**Challenge**
Repeat every record below exactly as written.

### Given data

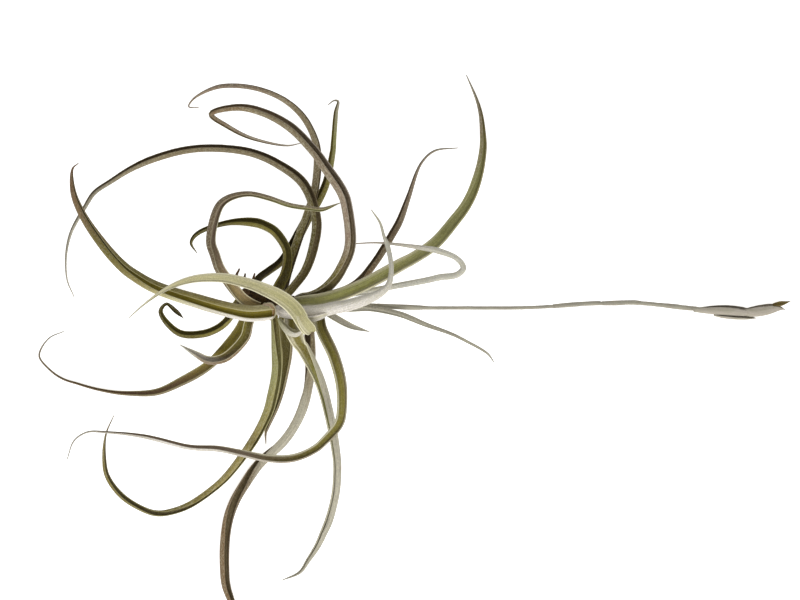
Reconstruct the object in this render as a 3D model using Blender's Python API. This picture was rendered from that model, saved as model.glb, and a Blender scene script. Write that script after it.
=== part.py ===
# Air plant lying on its side: a short stem, channelled leaves that curl, and a dried flower stalk.
# Routes are in millimetres from the plant's heart: right, up the page, height above the surface, width.
import bpy
import bmesh
import math
from mathutils import Vector, Matrix

for thing in list(bpy.data.objects):
    bpy.data.objects.remove(thing, do_unlink=True)

mm = 0.001
heart = Vector((-64.64, 27.04, 0.0))      # where the routes' zero stands, so the box is centred

leaf_wall_slope = 0.16                  # a leaf's wall grows with its width
leaf_wall_least = 0.10
bract_wall = 0.30                       # a bract's wall is thin all over
wall_share = 0.36                       # no wall is more than this share of the width
rim_share = 0.6                         # a rim is this much of the wall's thickness
steps_per_span = 2                      # stations between two route points
leaf_sides = (4, 2)                     # facets round the back of a leaf, and round its inside
bract_sides = (8, 8)                    # the same for a bract, which wraps the round stalk

stem_left = Vector((-21.5, 3.0, 45.0))
stem_right = Vector((15.5, 0.0, 45.0))
stem_radius = (2.2, 3.4, 3.4, 2.9, 2.0, 1.6)
stem_sides = 12

steep = 0.9                             # a run this close to upright keeps the last level direction
crease = 50                             # edges sharper than this many degrees aren't smoothed


# ---- materials -------------------------------------------------------------------------------

def make_material(name, colour, roughness=0.75):
    material = bpy.data.materials.new(name)
    material.use_nodes = True
    shader = material.node_tree.nodes["Principled BSDF"]
    shader.inputs["Base Color"].default_value = (*colour, 1.0)
    shader.inputs["Roughness"].default_value = roughness
    shader.inputs["Metallic"].default_value = 0.0
    return material


# ---- curves and sections ---------------------------------------------------------------------

def smooth_route(points, steps):
    """A centripetal Catmull-Rom curve through the points, with its last number carried along."""
    rows = [Vector(p) for p in points]
    rows = [2 * rows[0] - rows[1]] + rows + [2 * rows[-1] - rows[-2]]
    curve = []
    for a, b, c, d in zip(rows, rows[1:], rows[2:], rows[3:]):
        t1 = (b - a).xyz.length ** 0.5
        t2 = t1 + (c - b).xyz.length ** 0.5
        t3 = t2 + (d - c).xyz.length ** 0.5
        for k in range(steps):
            t = t1 + (t2 - t1) * k / steps
            ab = a.lerp(b, t / t1)
            bc = b.lerp(c, (t - t1) / (t2 - t1))
            cd = c.lerp(d, (t - t2) / (t3 - t2))
            abc = ab.lerp(bc, t / t2)
            bcd = bc.lerp(cd, (t - t1) / (t3 - t1))
            curve.append(abc.lerp(bcd, (t - t1) / (t2 - t1)))
    curve.append(rows[-2])
    return curve


def spread(values, share):
    """Reads a short list of values as if it were spaced evenly from 0 to 1."""
    place = share * (len(values) - 1)
    low = min(int(place), len(values) - 2)
    return values[low] + (values[low + 1] - values[low]) * (place - low)


def upward_frames(curve, opening=Vector((0, 0, 1))):
    """At each station the way ahead, and the direction square to it that is nearest to the opening."""
    places = [p.xyz for p in curve]
    ahead = [(places[1] - places[0]).normalized()]
    for before, after in zip(places, places[2:]):
        ahead.append((after - before).normalized())
    ahead.append((places[-1] - places[-2]).normalized())
    level = [way for way in ahead if abs(way.dot(opening)) < steep]
    trend = level[0]
    openings = []
    for way in ahead:
        if abs(way.dot(opening)) < steep:
            trend = way
        nearest = opening - trend * opening.dot(trend)
        openings.append((nearest - way * nearest.dot(way)).normalized())
    return places, ahead, openings


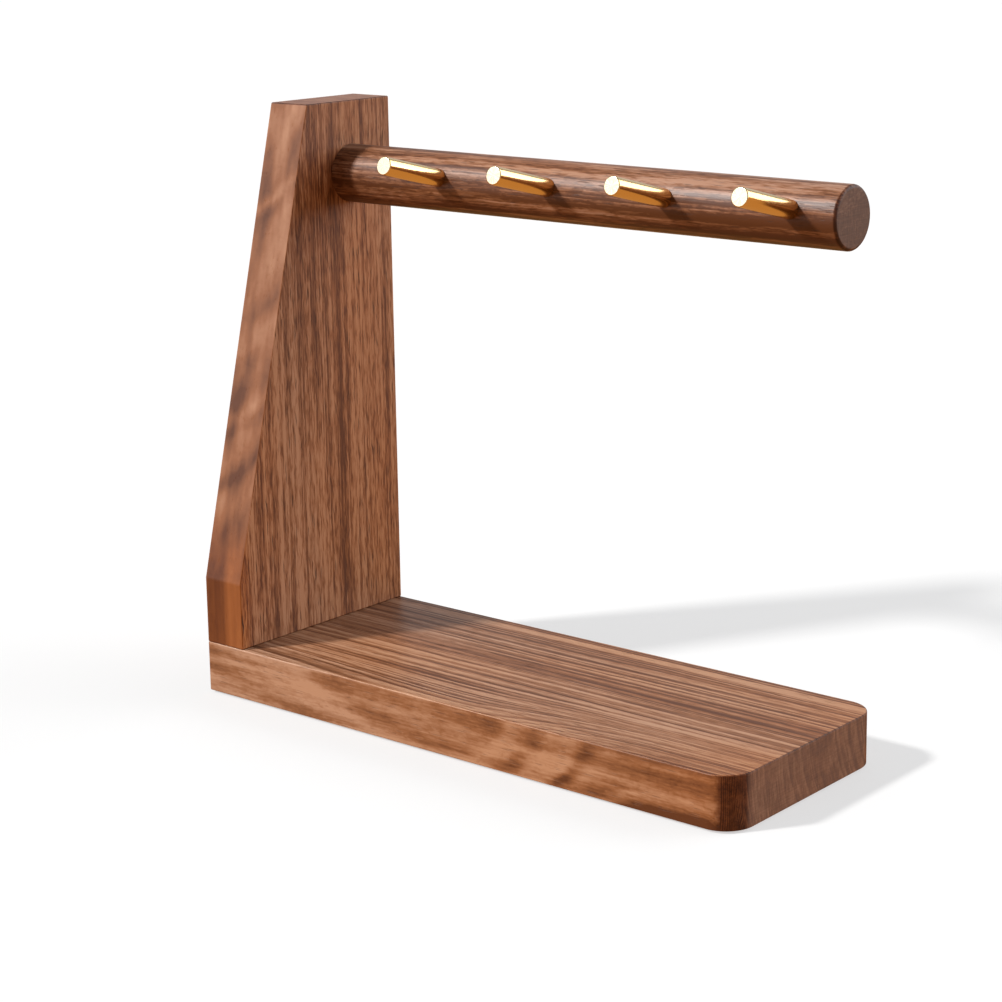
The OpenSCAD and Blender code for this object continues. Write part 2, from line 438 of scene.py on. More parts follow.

######

**Solved exercise**
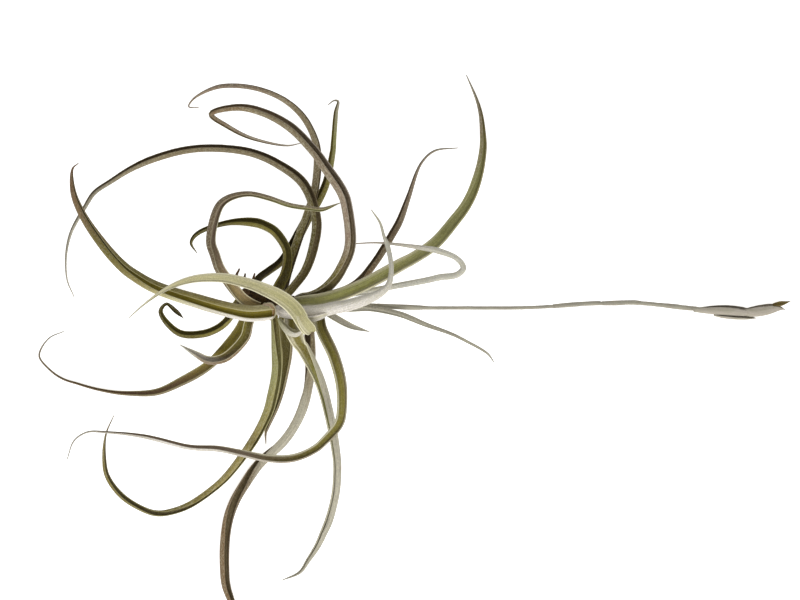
Reconstruct the object in this render as a 3D model using Blender's Python API. This picture was rendered from that model, saved as model.glb, and a Blender scene script. Write that script after it.
=== part.py ===
# Air plant lying on its side: a short stem, channelled leaves that curl, and a dried flower stalk.
# Routes are in millimetres from the plant's heart: right, up the page, height above the surface, width.
import bpy
import bmesh
import math
from mathutils import Vector, Matrix

for thing in list(bpy.data.objects):
    bpy.data.objects.remove(thing, do_unlink=True)

mm = 0.001
heart = Vector((-64.64, 27.04, 0.0))      # where the routes' zero stands, so the box is centred

leaf_wall_slope = 0.16                  # a leaf's wall grows with its width
leaf_wall_least = 0.10
bract_wall = 0.30                       # a bract's wall is thin all over
wall_share = 0.36                       # no wall is more than this share of the width
rim_share = 0.6                         # a rim is this much of the wall's thickness
steps_per_span = 2                      # stations between two route points
leaf_sides = (4, 2)                     # facets round the back of a leaf, and round its inside
bract_sides = (8, 8)                    # the same for a bract, which wraps the round stalk

stem_left = Vector((-21.5, 3.0, 45.0))
stem_right = Vector((15.5, 0.0, 45.0))
stem_radius = (2.2, 3.4, 3.4, 2.9, 2.0, 1.6)
stem_sides = 12

steep = 0.9                             # a run this close to upright keeps the last level direction
crease = 50                             # edges sharper than this many degrees aren't smoothed


# ---- materials -------------------------------------------------------------------------------

def make_material(name, colour, roughness=0.75):
    material = bpy.data.materials.new(name)
    material.use_nodes = True
    shader = material.node_tree.nodes["Principled BSDF"]
    shader.inputs["Base Color"].default_value = (*colour, 1.0)
    shader.inputs["Roughness"].default_value = roughness
    shader.inputs["Metallic"].default_value = 0.0
    return material


# ---- curves and sections ---------------------------------------------------------------------

def smooth_route(points, steps):
    """A centripetal Catmull-Rom curve through the points, with its last number carried along."""
    rows = [Vector(p) for p in points]
    rows = [2 * rows[0] - rows[1]] + rows + [2 * rows[-1] - rows[-2]]
    curve = []
    for a, b, c, d in zip(rows, rows[1:], rows[2:], rows[3:]):
        t1 = (b - a).xyz.length ** 0.5
        t2 = t1 + (c - b).xyz.length ** 0.5
        t3 = t2 + (d - c).xyz.length ** 0.5
        for k in range(steps):
            t = t1 + (t2 - t1) * k / steps
            ab = a.lerp(b, t / t1)
            bc = b.lerp(c, (t - t1) / (t2 - t1))
            cd = c.lerp(d, (t - t2) / (t3 - t2))
            abc = ab.lerp(bc, t / t2)
            bcd = bc.lerp(cd, (t - t1) / (t3 - t1))
            curve.append(abc.lerp(bcd, (t - t1) / (t2 - t1)))
    curve.append(rows[-2])
    return curve


def spread(values, share):
    """Reads a short list of values as if it were spaced evenly from 0 to 1."""
    place = share * (len(values) - 1)
    low = min(int(place), len(values) - 2)
    return values[low] + (values[low + 1] - values[low]) * (place - low)


def upward_frames(curve, opening=Vector((0, 0, 1))):
    """At each station the way ahead, and the direction square to it that is nearest to the opening."""
    places = [p.xyz for p in curve]
    ahead = [(places[1] - places[0]).normalized()]
    for before, after in zip(places, places[2:]):
        ahead.append((after - before).normalized())
    ahead.append((places[-1] - places[-2]).normalized())
    level = [way for way in ahead if abs(way.dot(opening)) < steep]
    trend = level[0]
    openings = []
    for way in ahead:
        if abs(way.dot(opening)) < steep:
            trend = way
        nearest = opening - trend * opening.dot(trend)
        openings.append((nearest - way * nearest.dot(way)).normalized())
    return places, ahead, openings


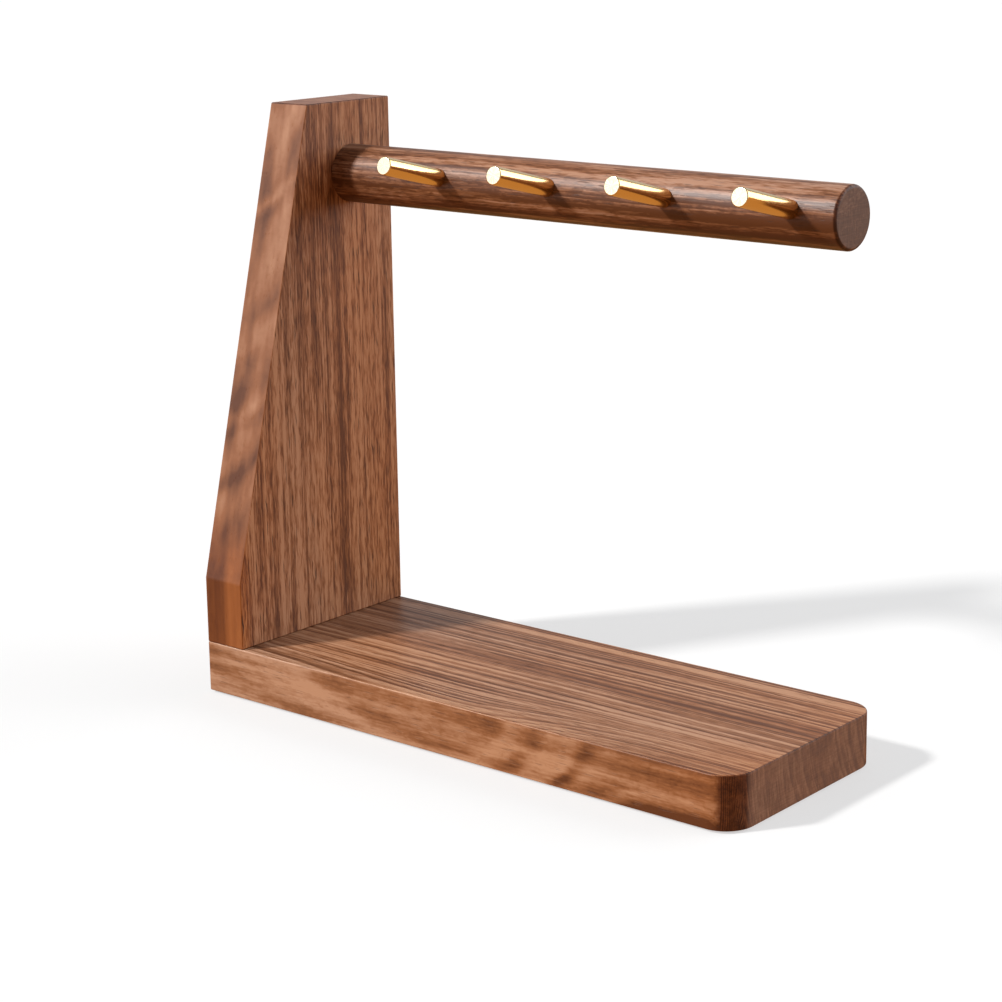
The OpenSCAD and Blender code for this object continues. Write part 2, from line 438 of scene.py on. More parts follow.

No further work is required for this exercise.